Here in Vendee there is a huge problem of summer time, multi-occupancy single vehicle accidents occuring between 1 and 4am as the youngsters return inland from a night out at a seaside disco club. They take a bend too fast, loose control, and go off the road and through a hedge, down a bank, or into the woods. No-one knows what has happened until daybreak, and by that time often a number of the vehicle occupants have succumbed to their injuries.
The enforcement we get is a couple of Gendarmes standing in the middle of the village stopping vehicles at 10am on a midweek day. Sometimes we may have a larger group of officers at a roundabout situated at the confluence of a couple of major roads out in the countryside on a sunny weekday afternoon.
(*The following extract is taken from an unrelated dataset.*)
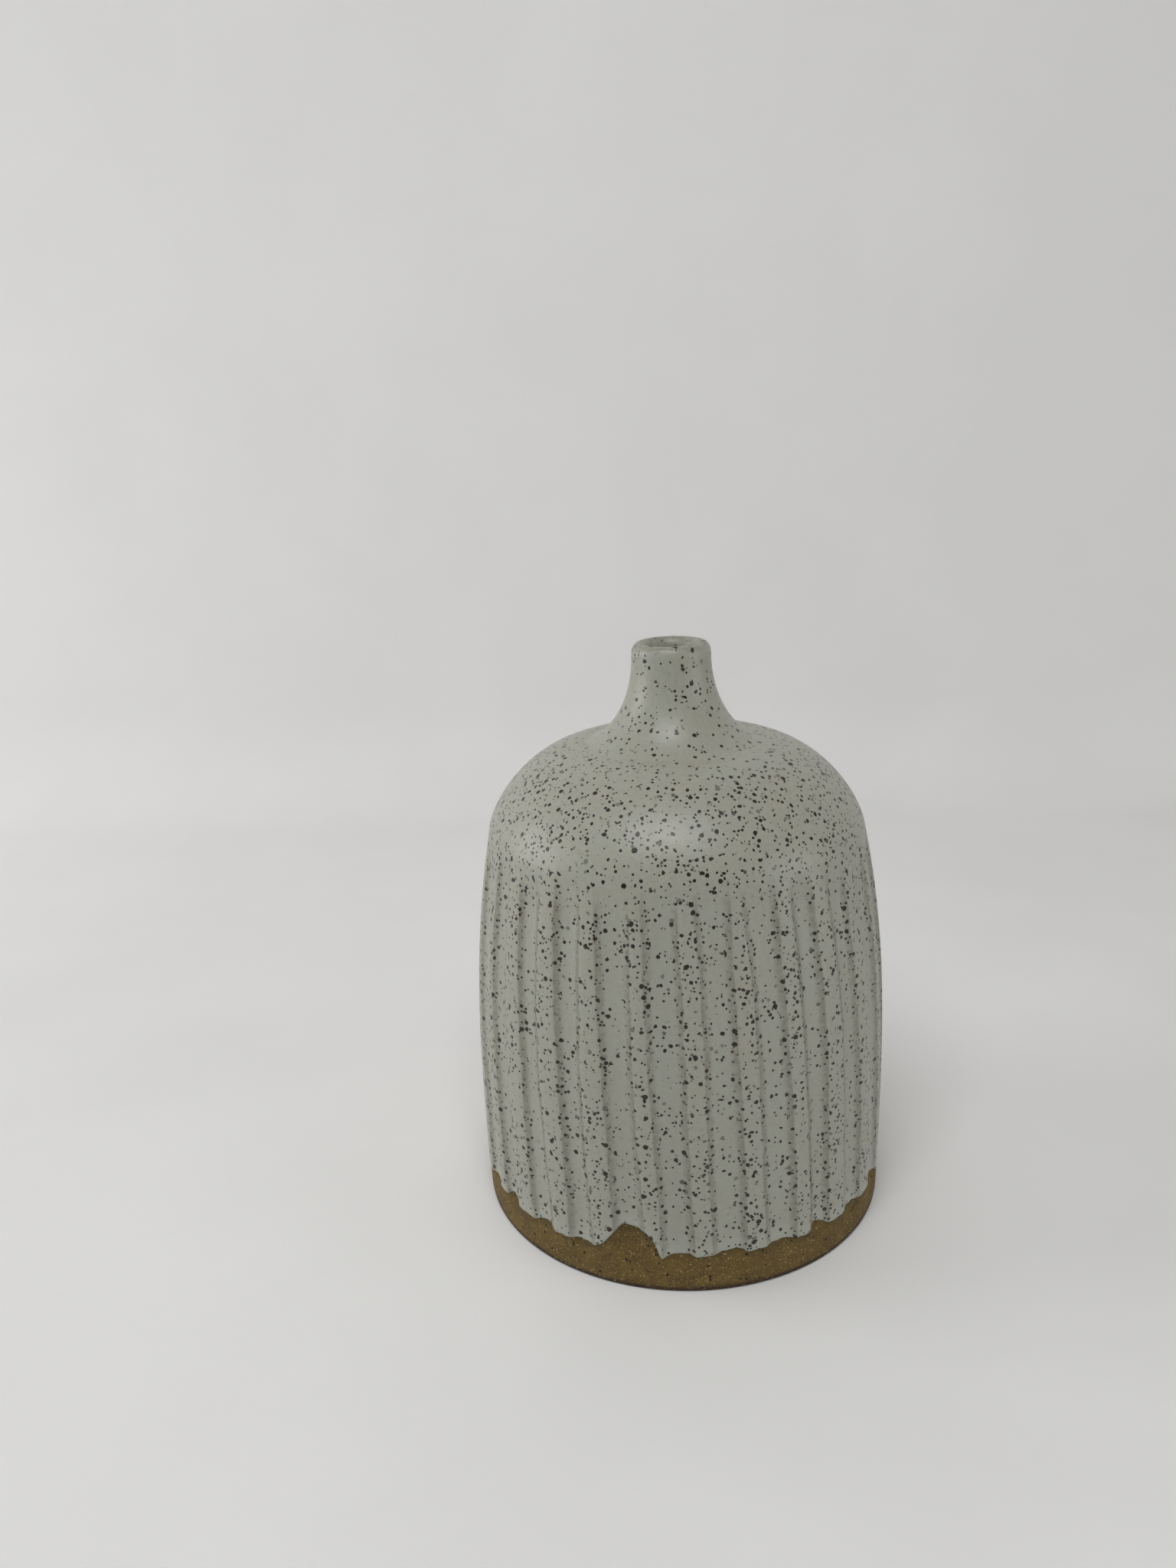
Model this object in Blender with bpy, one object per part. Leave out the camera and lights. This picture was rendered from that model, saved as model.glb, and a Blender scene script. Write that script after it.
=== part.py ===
"""Ceramic bud vase: a fluted stoneware body under an outer glaze and a liner glaze.

The vase stands on the origin with its axis on +Z. Dimensions are in millimetres up to the
point where a mesh is made, and metres from there on.
"""

import functools
import math

import bmesh
import bpy

MM = 0.001

# Wall, from the bare foot up to the shoulder
BELLY_RADIUS = 50.7
BELLY_HEIGHT = 32.0
FOOT_DRAW_IN = 0.35
SHOULDER_DRAW_IN = 5.6
SHOULDER_DRAW_POWER = 2.35
SHOULDER_HEIGHT = 95.0

# Shoulder, neck and lip
SHOULDER_HANDLE = 6.7
NECK_ROOT = (21.1, 115.1)
NECK_ROOT_SLOPE = 0.03
NECK_ROOT_HANDLES = (13.4, 3.2)
NECK_RADIUS = 9.25
NECK_HANDLE = 14.5
LIP_BASE = 136.0
LIP_RISE = 2.5
MOUTH_RADIUS = 5.55

# Hollow inside
CAVITY_RADIUS = 45.2
CAVITY_WALL_TOP = 58.0
CAVITY_SHOULDER = (42.2, 88.0)
CAVITY_SHOULDER_HANDLES = (15.0, 14.0)
CAVITY_CROWN = (18.0, 110.4)
CAVITY_CROWN_HANDLE = 8.0
THROAT_HEIGHT = 121.0
THROAT_HANDLE = 7.0
FLOOR_HEIGHT = 7.6
FLOOR_CORNER = 9.0

# Foot
BEVEL = 0.9
BARE_BAND = 7.2
FOOT_RING_WIDTH = 9.0
FOOT_RECESS = 1.8
FOOT_RECESS_CORNER = 2.4

# Glaze coats, and the clearance between each coat and the clay
COAT = 0.5
CLEARANCE = 0.3
COAT_JOINT = 131.0
LINER_COLUMNS = 27

# The outer coat's lower edge: its mean height, where its waves die out, and its bare notch
GLAZE_EDGE = 9.5
GLAZE_EDGE_FADE = 24.0
SCALLOPS = ((3, 0.5, 0.8), (13, 0.45, 0.0))
NOTCH_ANGLE = 252.8
NOTCH_HALF_WIDTH = 6.0
NOTCH_RISE = 6.2

# Flutes: each takes three columns, one for its land and two for its groove
FLUTES = 27
COLUMNS = 3 * FLUTES
FLUTE_DEPTH = 0.95
CLAY_FLUTE_FOOT = (8.0, 12.0)
GLAZE_FLUTE_FOOT = (8.0, 16.0)
FLUTE_TOP = (86.0, 95.0)
FLUTE_LEAN = math.radians(0.05)
OUTER_SKIN = 2.0
WALL_ROWS = (24.0, 48.0, 68.0, 86.0, 90.5)


def wall_radius(height):
    """Radius of the finished wall, which swells to the belly and draws in to the shoulder."""
    above = max(0.0, height - BELLY_HEIGHT) / (SHOULDER_HEIGHT - BELLY_HEIGHT)
    below = max(0.0, BELLY_HEIGHT - height) / BELLY_HEIGHT
    return BELLY_RADIUS - SHOULDER_DRAW_IN * above**SHOULDER_DRAW_POWER - FOOT_DRAW_IN * below**2


def wall_slope():
    """Unit direction of the wall where it meets the shoulder."""
    span = SHOULDER_HEIGHT - BELLY_HEIGHT
    draw = -SHOULDER_DRAW_IN * SHOULDER_DRAW_POWER / span
    length = math.hypot(draw, 1.0)
    return draw / length, 1.0 / length


def bezier(start, first_handle, second_handle, end, steps):
    """Points along a cubic curve, without its start."""
    points = []
    for step in range(1, steps + 1):
        t = step / steps
        weights = ((1 - t) ** 3, 3 * t * (1 - t) ** 2, 3 * t * t * (1 - t), t**3)
        corners = (start, first_handle, second_handle, end)
        radius = sum(w * corner[0] for w, corner in zip(weights, corners))
        height = sum(w * corner[1] for w, corner in zip(weights, corners))
        points.append((radius, height))
    return points


def shoulder_and_neck():
    """Finished outer face above the wall: a convex shoulder, then a concave sweep up the neck."""
    start = (wall_radius(SHOULDER_HEIGHT), SHOULDER_HEIGHT)
    out_r, out_z = wall_slope()
    to_shoulder, to_neck = NECK_ROOT_HANDLES
    root_r, root_z = NECK_ROOT
    shoulder = bezier(
        start,
        (start[0] + SHOULDER_HANDLE * out_r, start[1] + SHOULDER_HANDLE * out_z),
        (root_r + to_shoulder, root_z - to_shoulder * NECK_ROOT_SLOPE),
        NECK_ROOT,
        5,
    )
    neck = bezier(
        NECK_ROOT,
        (root_r - to_neck, root_z + to_neck * NECK_ROOT_SLOPE),
        (NECK_RADIUS, LIP_BASE - NECK_HANDLE),
        (NECK_RADIUS, LIP_BASE),
        4,
    )
    return [start] + shoulder + neck


def lip():
    """Finished lip: half an ellipse from the neck's outer face over to the mouth."""
    centre = (NECK_RADIUS + MOUTH_RADIUS) / 2
    half_width = (NECK_RADIUS - MOUTH_RADIUS) / 2
    angles = (math.pi * step / 4 for step in range(1, 5))
    return [(centre + half_width * math.cos(a), LIP_BASE + LIP_RISE * math.sin(a)) for a in angles]


def cavity():
    """Finished face of the hollow, from below the coats' joint down to the middle of the floor."""
    shoulder_r, shoulder_z = CAVITY_SHOULDER
    crown_r, crown_z = CAVITY_CROWN
    corner_r = CAVITY_RADIUS - FLOOR_CORNER
    corner_z = FLOOR_HEIGHT + FLOOR_CORNER
    to_shoulder, to_wall = CAVITY_SHOULDER_HANDLES
    throat = (MOUTH_RADIUS, THROAT_HEIGHT)
    crown = bezier(
        throat,
        (MOUTH_RADIUS, THROAT_HEIGHT - THROAT_HANDLE),
        (crown_r - CAVITY_CROWN_HANDLE, crown_z),
        CAVITY_CROWN,
        3,
    )
    shoulder = bezier(
        CAVITY_CROWN,
        (crown_r + to_shoulder, crown_z),
        (shoulder_r, shoulder_z + to_wall),
        CAVITY_SHOULDER,
        3,
    )
    wall = [(CAVITY_RADIUS, CAVITY_WALL_TOP), (CAVITY_RADIUS, corner_z)]
    angles = (math.pi / 4 * step for step in range(1, 3))
    floor = [
        (corner_r + FLOOR_CORNER * math.cos(a), corner_z - FLOOR_CORNER * math.sin(a))
        for a in angles
    ]
    return [throat] + crown + shoulder + wall + floor + [(0.0, FLOOR_HEIGHT)]


def sunk(points, depth):
    """The outline moved into the clay by depth, square to itself. It runs up the outer side."""
    moved = []
    for index, (radius, height) in enumerate(points):
        before = points[max(index - 1, 0)]
        after = points[min(index + 1, len(points) - 1)]
        run, rise = after[0] - before[0], after[1] - before[1]
        length = math.hypot(run, rise)
        moved.append((radius - depth * rise / length, height + depth * run / length))
    return moved


def foot():
    """Bare clay from the middle of the underside out to the top of the bare band."""
    foot_radius = wall_radius(0.0)
    ring_outer = foot_radius - BEVEL
    ring_inner = ring_outer - FOOT_RING_WIDTH
    return [
        (0.0, FOOT_RECESS),
        (ring_inner - FOOT_RECESS_CORNER, FOOT_RECESS),
        (ring_inner, 0.0),
        (ring_outer, 0.0),
        (foot_radius, BEVEL),
        (wall_radius(BARE_BAND), BARE_BAND),
    ]


def flute_depth(height, angle, foot_span):
    """How far the wall is carved in: full depth along the middle of each groove."""
    rising = (height - foot_span[0]) / (foot_span[1] - foot_span[0])
    falling = (FLUTE_TOP[1] - height) / (FLUTE_TOP[1] - FLUTE_TOP[0])
    reach = max(0.0, min(1.0, rising, falling))
    column = round(angle / (2 * math.pi) * COLUMNS)
    return FLUTE_DEPTH * reach if column % 3 == 0 else 0.0


def edge_rise(angle):
    """Height of the glaze's lower edge above its mean: slow scallops and one bare notch."""
    scallops = sum(rise * math.sin(count * angle + phase) for count, rise, phase in SCALLOPS)
    from_notch = (math.degrees(angle) - NOTCH_ANGLE) / NOTCH_HALF_WIDTH
    return scallops + NOTCH_RISE * math.exp(-(from_notch**4))


def carve(foot_span, vertex):
    """Carve a point of the outer wall, and turn it with its flute's lean."""
    radius = math.hypot(vertex.co.x, vertex.co.y) / MM
    height = vertex.co.z / MM
    if height > SHOULDER_HEIGHT or radius < wall_radius(height) - OUTER_SKIN:
        return
    angle = math.atan2(vertex.co.y, vertex.co.x) % (2 * math.pi)
    radius -= flute_depth(height, angle, foot_span)
    angle += FLUTE_LEAN * (SHOULDER_HEIGHT - height)
    vertex.co.x = radius * math.cos(angle) * MM
    vertex.co.y = radius * math.sin(angle) * MM


def lift_edge(vertex):
    """Lift the glaze's lower edge to its ragged line, fading out up the wall."""
    height = vertex.co.z / MM
    if height > GLAZE_EDGE_FADE:
        return
    angle = math.atan2(vertex.co.y, vertex.co.x) % (2 * math.pi)
    share = (GLAZE_EDGE_FADE - height) / (GLAZE_EDGE_FADE - GLAZE_EDGE)
    vertex.co.z = (height + edge_rise(angle) * share) * MM


def material(name, colour, roughness):
    """A plain Principled material."""
    made = bpy.data.materials.new(name)
    made.use_nodes = True
    shader = made.node_tree.nodes["Principled BSDF"]
    shader.inputs["Base Color"].default_value = (*colour, 1.0)
    shader.inputs["Roughness"].default_value = roughness
    shader.inputs["Metallic"].default_value = 0.0
    return made


def turned(name, outline, closed, columns, look, reshape=()):
    """Spin an outline about the axis into a named solid, then reshape its points."""
    body = bmesh.new()
    rim = [body.verts.new((radius * MM, 0.0, height * MM)) for radius, height in outline]
    pairs = list(zip(rim, rim[1:]))
    if closed:
        pairs.append((rim[-1], rim[0]))
    edges = [body.edges.new(pair) for pair in pairs]
    bmesh.ops.spin(
        body,
        geom=rim + edges,
        cent=(0, 0, 0),
        axis=(0, 0, 1),
        angle=2 * math.pi,
        steps=columns,
        use_merge=True,
    )
    bmesh.ops.remove_doubles(body, verts=body.verts, dist=0.01 * MM)
    for change in reshape:
        for vertex in body.verts:
            change(vertex)
    bmesh.ops.recalc_face_normals(body, faces=body.faces)
    mesh = bpy.data.meshes.new(name)
    body.to_mesh(mesh)
    body.free()
    mesh.materials.append(look)
    mesh.shade_smooth()
    mesh.set_sharp_from_angle(angle=math.radians(30))
    solid = bpy.data.objects.new(name, mesh)
    bpy.context.scene.collection.objects.link(solid)


def main():
    """Build the three sub-parts in place of whatever the scene holds."""
    for old in list(bpy.data.objects):
        bpy.data.objects.remove(old)

    wall = [(wall_radius(height), height) for height in WALL_ROWS]
    clay_start = [(wall_radius(height), height) for height in CLAY_FLUTE_FOOT]
    coat_start = [(wall_radius(height), height) for height in (GLAZE_EDGE, GLAZE_FLUTE_FOOT[1])]
    upper = wall + shoulder_and_neck() + lip() + [(MOUTH_RADIUS, COAT_JOINT)]
    hollow = [(MOUTH_RADIUS, COAT_JOINT - CLEARANCE)] + cavity()

    clay_face = sunk(clay_start + upper + hollow[1:], COAT + CLEARANCE)
    turned(
        "stoneware_body",
        foot() + clay_face,
        closed=False,
        columns=COLUMNS,
        look=material("stoneware_clay", (0.235, 0.150, 0.070), 0.85),
        reshape=(functools.partial(carve, CLAY_FLUTE_FOOT),),
    )

    coated = coat_start + upper
    turned(
        "outer_glaze",
        coated + sunk(coated, COAT)[::-1],
        closed=True,
        columns=COLUMNS,
        look=material("matte_white_glaze", (0.56, 0.55, 0.50), 0.5),
        reshape=(lift_edge, functools.partial(carve, GLAZE_FLUTE_FOOT)),
    )

    turned(
        "liner_glaze",
        hollow[::-1] + sunk(hollow, COAT),
        closed=False,
        columns=LINER_COLUMNS,
        look=material("white_liner_glaze", (0.60, 0.59, 0.55), 0.35),
    )


main()
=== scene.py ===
"""Looks of the ceramic bud vase: fluted clay, speckled outer glaze, liner glaze and a plain studio.

Shapes are worked out in millimetres, as in the CAD model, and scaled to its packed size.
Angles are in degrees round the vase from its front (-Y), positive towards +X.
"""

import math

import bmesh
import bpy
import numpy as np
from mathutils import Matrix, Vector


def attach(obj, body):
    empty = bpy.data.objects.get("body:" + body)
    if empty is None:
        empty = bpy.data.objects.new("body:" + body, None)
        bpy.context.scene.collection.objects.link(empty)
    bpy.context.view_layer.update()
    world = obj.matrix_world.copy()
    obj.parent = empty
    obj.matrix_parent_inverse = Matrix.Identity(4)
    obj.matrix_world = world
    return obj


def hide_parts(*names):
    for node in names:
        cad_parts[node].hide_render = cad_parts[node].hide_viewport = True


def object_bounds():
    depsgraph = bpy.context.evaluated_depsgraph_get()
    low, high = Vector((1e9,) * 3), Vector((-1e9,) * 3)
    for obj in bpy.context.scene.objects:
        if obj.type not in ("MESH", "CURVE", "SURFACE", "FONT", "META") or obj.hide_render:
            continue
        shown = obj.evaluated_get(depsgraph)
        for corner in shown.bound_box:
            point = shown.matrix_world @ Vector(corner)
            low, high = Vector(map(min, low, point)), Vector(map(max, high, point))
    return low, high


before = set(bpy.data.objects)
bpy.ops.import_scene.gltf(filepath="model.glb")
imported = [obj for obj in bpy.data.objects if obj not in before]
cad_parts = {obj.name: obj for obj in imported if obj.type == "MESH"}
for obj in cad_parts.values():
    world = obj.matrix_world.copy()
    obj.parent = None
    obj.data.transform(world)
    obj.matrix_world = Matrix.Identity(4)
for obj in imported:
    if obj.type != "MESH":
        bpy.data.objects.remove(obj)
cad_low, cad_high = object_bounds()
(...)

Apart from as a training exercise for new recruits, such ‘enforcement’ is totally ineffective in regards to the actual problem at hand.
What is needed is a far greater late evening and night time visible presence that would deter the ‘in drink’ drivers from getting behind the wheel in the first place, or at the very least encourage them to drive more sensibly, and thus prevent many of the accidents from ever happening in the first place.
Of course I do accept that it is far easier, and more revenue productive, to carry out sunny afternoon speed detection on nice wide, modern, dry, and safe roads which have unrealistically low speed limits.
It’s just a matter of the wrong sort of enforcement, at the wrong time, in the wrong place, and for the wrong reason.
I have often wondered about that Robert and have come to the conclusion that it’s not just the cost, in overtime or undesirable shift allowances, that means you rarely see enforcement at evenings and weekends in the middle of the night when it’s obvious people are going to be drinking and getting into cars. Especially on any Public Holiday.
I think it’s just socially unacceptable to ask enforcers to work those hours, or their union says no, and it would be crossing a social line to even propose it.
I don’t agree and the parents of young people who died in drink or drug related accidents probably wish something could be done, but I honestly think it"s a rights-of-workers thing.
The reason I particularly mention speed, drink, drugs… is because the daily reports of dreadful accidents do, more often than not, have one (or more) of those three as the cause…
A vehicle can be a deadly weapon and needs driving with all due care… but it seems that many drivers assume “it will never happen to me”… and forget every good rule/guidance they read/were taught… in their aim to get wherever… as quickly as possible… regardless.
Lane discipline might be ‘better’ but frequently/usually when i have left a reasonable and safe distance between mine and the car in front, an overtaking car pulls in directly in front of me causing my car (with its modern sensors) to shout ‘brake’ at me!
How do the driving schools instil lane discipline but not safe distances into their pupils?
My observation is that French lane discipline is better than British, provided the motorway traffic levels are low. Once they increase to the density often found on UK motorways then the French seem to behave similarly, remaining in the outside lanes and not moving across even when spaces appear. I’ve experienced this recently on the roads between Calais and Trois, and also some years ago between Bordeaux and Biarritz. At least the French haven’t started overtaking up the inside, as some in the UK now do. OTOH I’ve been quite amazed at how small a gap is considered adequate to pull out into at 130kph on the autoroute.
Lack of anticipation of what may go wrong seems to be widespread and I believe this is the heart of the problem.
Ewa and I joke that the French are very good at relaxing at lunchtime but then seem in an awful hurry once they hit the roads. At least they tend to signal which definitely appears to have gone out of fashion in the UK.
I had a young woman tailgate me in France on a twisty single carriageway rural road. I made it clear I wasn’t happy but she persisted. Finally she appeared to drop back as we entered a village but as I rounded a corner there were two women waiting to cross the road at a crossing. I braked with moderate force so that I could stop to let them cross. It looked like they may step out imminently. It was then I saw in my rear view mirror Miss tailgate closing rapidly and I was forced to move forward another metre to avert a tail ender.